What: ZZ Top headlines "Tuesday in the Park" at Artpark
When: Aug. 2
Opener: Jony James Band
**Due to the anticipated crowd size, Artpark has suspended the free children's art activities during this event. The art activities will resume at the Aug. 3 concert with O.A.R. and will continue for the remainder of the free outdoor concerts.**
ZZ Top, aka "That Little Ol' Band From Texas," lay undisputed claim to being the longest running major rock band with original personnel intact and, in 2004, the Texas trio was be inducted into the Rock and Roll Hall of Fame. Of course, there are only three of them - Billy F. Gibbons, Dusty Hill, Frank Beard -- but it's still a remarkable achievement that they're still very much together after almost 40 years of rock, blues and boogie on the road and in the studio.
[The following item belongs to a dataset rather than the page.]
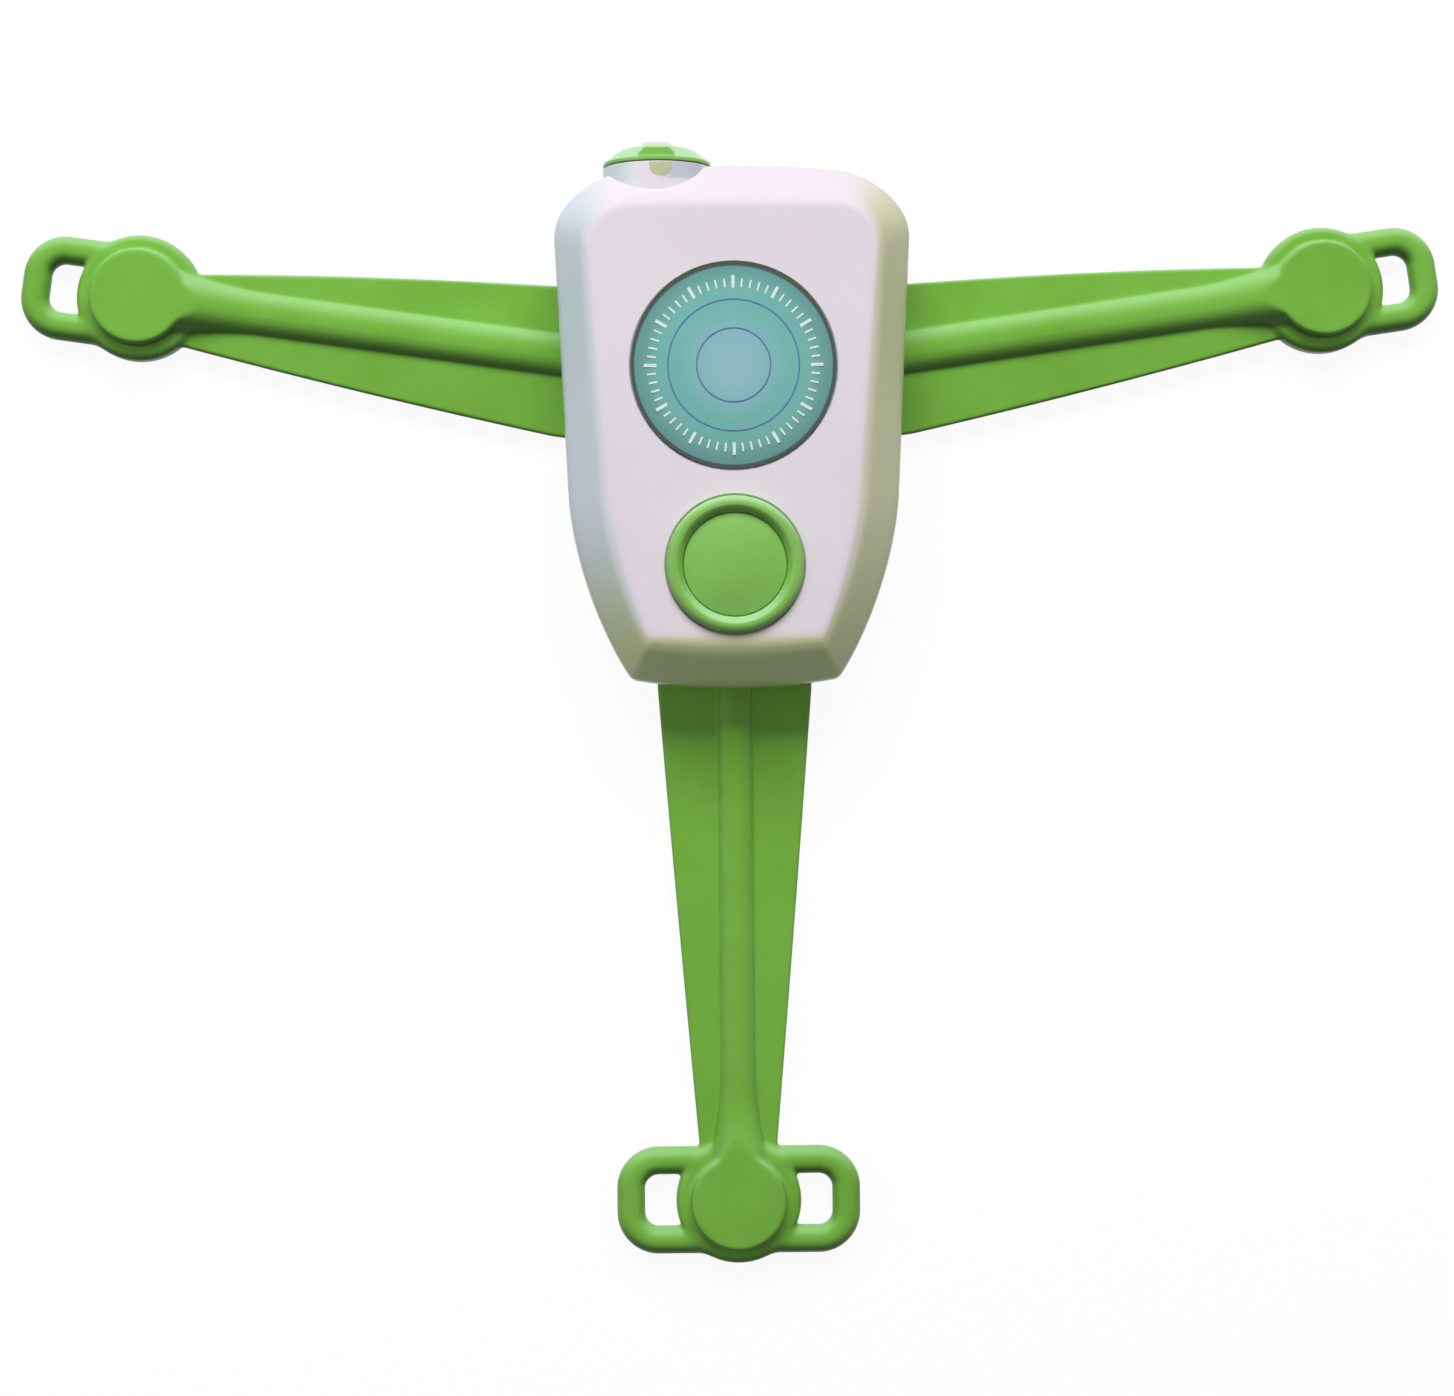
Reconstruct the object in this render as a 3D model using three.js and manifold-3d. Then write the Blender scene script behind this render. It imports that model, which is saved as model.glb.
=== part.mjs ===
// Wearable heart recorder: a shield-shaped housing with an event button, a round battery neck and
// three silicone electrode arms, lying on its back.
//
// Millimetres. X runs to the viewer's right and Y up the face, Z stands out of it. The origin is the
// centre of the flat rear face.

import * as THREE from 'three';
import { mergeVertices } from 'three/addons/utils/BufferGeometryUtils.js';
import Module from 'manifold-3d';

const wasm = await Module();
wasm.setup();

// Clearances
const seatGap = 0.3;
const slideGap = 0.15;
const overrun = 1;
const weld = 0.4;

// Housing
const housingHalfWidth = 31.3;
const housingHalfHeight = 46;
const housingDepth = 22;
const housingWall = 2.2;
const faceWall = 2;
const wallDraft = 0.3;
const bevelHeight = 8;
const bevelSideWidth = 6.1;
const bevelTopWidth = 7.3;
const bevelBottomWidth = 7.5;
const skirtWall = 1;

// Rear cover and its sealing ring
const rearThickness = 1.6;
const rearEdgeInset = 0.3;
const rearEdgeRound = 1.4;
const sealThickness = 0.6;
const sealWidth = 1.05;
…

"Yeah," says Billy, guitarist extraordinaire, "we're the same three guys, bashing out the same three chords."
With the release of each of its albums, the band has explored new ground in terms of both its sonic approach and the material members have recorded. ZZ Top is the same but always changing.
It was in Houston in the waning days of 1969 that ZZ Top coalesced from the core of two rival bands, Billy's Moving Sidewalks and Frank and Dusty's American Blues. The new group went on to record the appropriately titled "ZZ Top's First Album," and then "Rio Grande Mud." Both reflected the musicians' strong blues roots. The band's third, 1973's "Tres Hombres," catapulted the boys to national attention with the hit "La Grange," still one of the band's signature pieces today. ZZ Top's next hit was "Tush," a song about, well, let's just say the pursuit of "the good life" that was featured on the "Fandango!" album in 1975.
ZZ Top's roots-blues skew was intact but added to the mix were tech-age trappings that soon found a visual outlet with the nascent MTV. Suddenly, Billy, Dusty and Frank were video icons, playing a kind of Greek chorus in videos that highlighted the album's three smash singles: "Gimme All Your Lovin,' "Sharp Dressed Man" and "Legs." The melding of grungy, guitar-based blues with synth-pop was seamless and continued with the follow-up album "Afterburner" as the band continued its chart juggernaut.
ZZ Top has become a certified rock institution, contemporary in every way, yet still completely connected to the founding fathers of the genre.